Today, I scoff at 2009 me. Scoff!

I just staggered through a journalism-training equivalent of the hallowed 26.2, an Athenian marathon of teaching. Over six weeks, I cycled through 77 students, most of them mainland Chinese. Divided into 16 groups. Three times each. Forty-eight tutorials. One or two per day, every day. (Did I mention the six-weeks part?)

Not just to chew the fat about journalism. For four weeks solid, I’ve commented on their brand-new blogs. Two posts each, or close to 150. Only a wicked few plowed past the 400-word limit. Then, I critiqued each one, showing how to do it better.

That’s a lot of talking, even by my windy standards.

What made it particularly torturous – for them, too – is that I needed to cover the same journalistic points and principles for each round of tutorial. The same explanation of reporting strategy, interview technique or story structure. Accessorized with the same profound analogy or mirthful anecdote.

Sixteen times. I got sick of listening to myself. But I couldn’t shut up.

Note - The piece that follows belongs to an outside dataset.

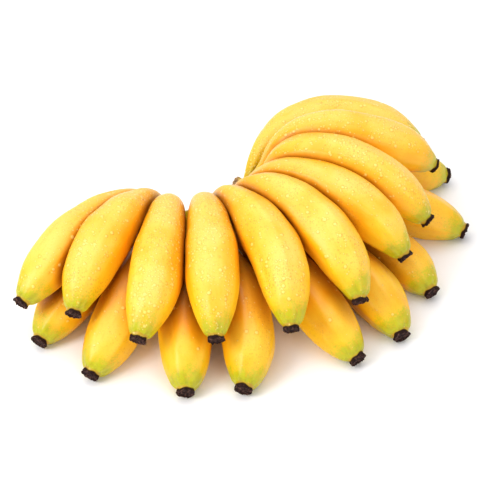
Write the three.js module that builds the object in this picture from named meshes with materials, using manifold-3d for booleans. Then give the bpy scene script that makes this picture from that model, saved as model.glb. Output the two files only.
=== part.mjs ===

Whatever comment came to mind, tumbled out. When they had questions, even better. Tutorials are 90 minutes, but I consistently rambled on for two, two-and-a-half hours. I had the stamina of Hugo Chavez, with just as captive an audience.

If nothing else, I gained a whole new appreciation for Broadway. Evening performance every night, fine. But three matinees per week, as well? How to get the adrenaline going for each show?

Tricks of the trade, I’ve learned. There’s no business, like teaching business.